As far as is known a church has existed on this site at least since the early 14th century. There was a church dating back to 1490 which Innocent VIII (#214) gave to a Florentine order focused on rehabilitating criminals and making sure they got a decent burial. The current church was completed in the 1580s – the adjacent cloisters in 1600. It was restored in 1727 and 1888.

Now the church is served by Franciscan Tertiaries. It is not generally opened to the public; visitation by appointment only.

This deaconry has only ever been assigned once, that being to Mario Nasalli Rocca di Corneliano [1903 to 1988], as of April 29, 1969 to his death in November 9, 1988. It was assigned to him as a deaconry (within 24 to 36 hours of it being established). Ten years and two months later, on June 30, 1979, he retained it, pro hac vice, as a title when he opted, per jus optionis, to become a Cardinal Priest.

Italian Mario Nasalli Rocca di Corneliano, born to nobility, in Piacenza in north western Italy. A distant uncle had been a cardinal in the early part of the 19th century. He was raised by his uncle Giovanni Nasalli Rocca di Corneliano, Archbishop of Bologna, (who was created 1923), following his father’s death when he was still a child. Mario studied at the Pontifical Roman Seminary, Pontifical Roman Athenaeum S. Apollinare, and the Pontifical Ecclesiastical Academy before being ordained in April 1927. He was soon appointed a canon at St. Peter’s and did pastoral duties in Rome.

He became Pius XI’s (#260) Privy Chamberlain in 1931 (aged 28). Pius XII’s (#261) Domestic Prelate in 1949 and Good Pope John XXIII’s (#262) Master of the Papal Chamber on October 29, 1958 — the day after John was elected. As a senior curialist he relinquished his post at the start of the June 3, 1963 sede vacante. Paul VI (#263) made him Papal Majordomo the very day he was appointed and promoted him to Prefect, Apostolic Palace on April 1, 1967 (though as far as we know this was not a joke).

He was made a titular Archbishop on April 11, 1969 and created 17 days later.

He had thus worked, closely, with 4 popes. Paul VI obviously knew him and liked him as attested to by his appointment the day the pope got elected.

Paul established this deaconry for his ‘friend’.

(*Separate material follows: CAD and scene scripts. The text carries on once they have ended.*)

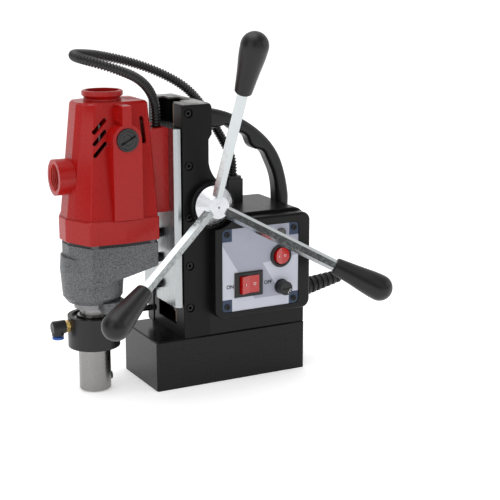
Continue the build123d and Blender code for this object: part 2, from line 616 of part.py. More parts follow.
PLATE_FACE_Y = PANEL_Y + 0.8
FRAME_BODY_L, FRAME_BODY_H = MAIN_L - 4, MAIN_H - 4
ROUND_BODY_R = ROUND_R - 1.7
with BuildPart() as panel_plate:
    with BuildSketch(side_plane(PLATE_FACE_Y)):
        with Locations((LABEL_X, LABEL_Z)):
            RectangleRounded(LABEL_L, LABEL_H, 4.5)
        with Locations(*PANEL_SCREWS):
            Circle(1.75, mode=Mode.SUBTRACT)
        with Locations((MAIN_X, MAIN_Z)):
            Rectangle(FRAME_BODY_L + 0.3, FRAME_BODY_H + 0.3, mode=Mode.SUBTRACT)
        with Locations((ROUND_X, ROUND_Z)):
            Circle(ROUND_BODY_R + 0.15, mode=Mode.SUBTRACT)
        with Locations((FUSE_X, FUSE_Z)):
            Circle(FUSE_R - 1.35, mode=Mode.SUBTRACT)
        with Locations((LAMP_X, LAMP_Z)):
            Circle(LAMP_R - 0.85, mode=Mode.SUBTRACT)
    extrude(amount=-LABEL_T)
save(panel_plate, "panel_plate")

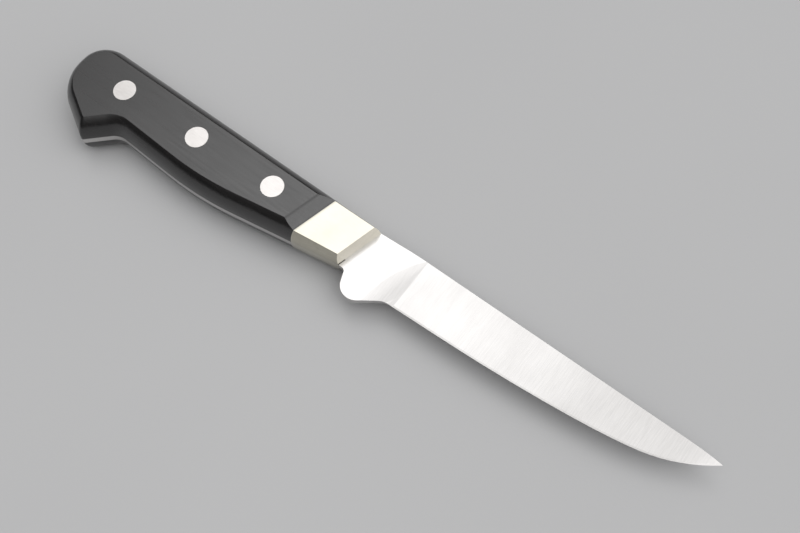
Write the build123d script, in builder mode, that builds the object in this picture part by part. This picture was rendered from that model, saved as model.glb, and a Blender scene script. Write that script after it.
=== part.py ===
"""Boning knife, lying on its side.

The knife is laid out in its own plan, whose plane is the middle of the steel plate: x runs
towards the tip from the bolster's front at the spine, y runs up to the spine from the
handle's straight back, and z is the height above the middle of the plate. Each finished
piece is then placed so that the knife lies on z = 0, with the middle of its length and of
its height over the origin. Lengths are in millimetres and angles in degrees.
"""

from build123d import *
from math import cos, radians, sin, tan
import os

# Steel plate: blade and full tang in one
blade_length = 110.9
stock = 2.0
tip_thickness = 0.8
ground_thickness = 0.34
bevel_angle = 18.0
blade_rise = 0.8
spine_rise = 0.6
spine_drop = 0.4
spine_drop_length = 14.0

# Cutting edge: depth and slope at the heel, then shares of the blade's length with their depths
heel_depth = 15.6
heel_slope = 0.045
edge_depths = [(0.36, 14.4), (0.6, 12.35), (0.78, 9.7), (0.89, 6.4)]
tip_slope = 0.85
edge_thickness = 0.08
plunge_start = 6.0
plunge_end = 16.0
least_grind_height = 4.0
grind_clearance = 0.1
grind_stations = 14

# Rounded lobe at the heel, left at full thickness
lobe_depth = 21.1
lobe_rear = 1.05
lobe_front = 5.8
lobe_radius = 4.5
lobe_run_out = 13.2
run_out_length = 5.0
run_out_radius = 6.0
notch_rear = -1.6
notch_radius = 1.3

# Bolster: both ends lean by the same angle
slant = 14.0
bolster_length = 14.8
bolster_depth = 14.8
bolster_front_half = 5.5
bolster_rear_half = 6.2
front_face_lean = 10.0
floor_thickness = 2.3
braze_gap = 0.03

# Handle: straight back, round butt, hooked pommel and a bellied underside
half_thickness = 7.9
handle_reach = 109.6
butt_radius = 9.5
butt_corner_depth = 19.3
lower_butt_radius = 14.0
pommel_reach = 91.7
pommel_depth = 29.2
pommel_radius = 0.8
hook_corner = (-83.4, -21.1)
hook_radius = 6.0
belly_corner = (-50.5, -22.6)
belly_radius = 110.0
facet_length = 4.1
ridge_radius = 3.0

# The sides of the grip are quarter ellipses. They start at this height above the middle of the
# steel, are this wide, and would turn flat this far above the flats, which cut them short.
side_start = 0.6
side_rounding = 5.2
flat_trim = 0.5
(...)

Giovanni‘ was the name of the uncle, the cardinal, who raised him.

The pope himself was ‘Giovanni Battista‘.

That alone could have been the connection.

Or did Paul, as an inside joke, give him that deaconry to say ‘I am giving you my head‘? That is speculation. Darien thinks there is a story attached to this deaconry. That is the best that I can do. We have both searched the Web — I doing so in Italian (given that I attended all of 3 hours of lessons in Italian in 1969).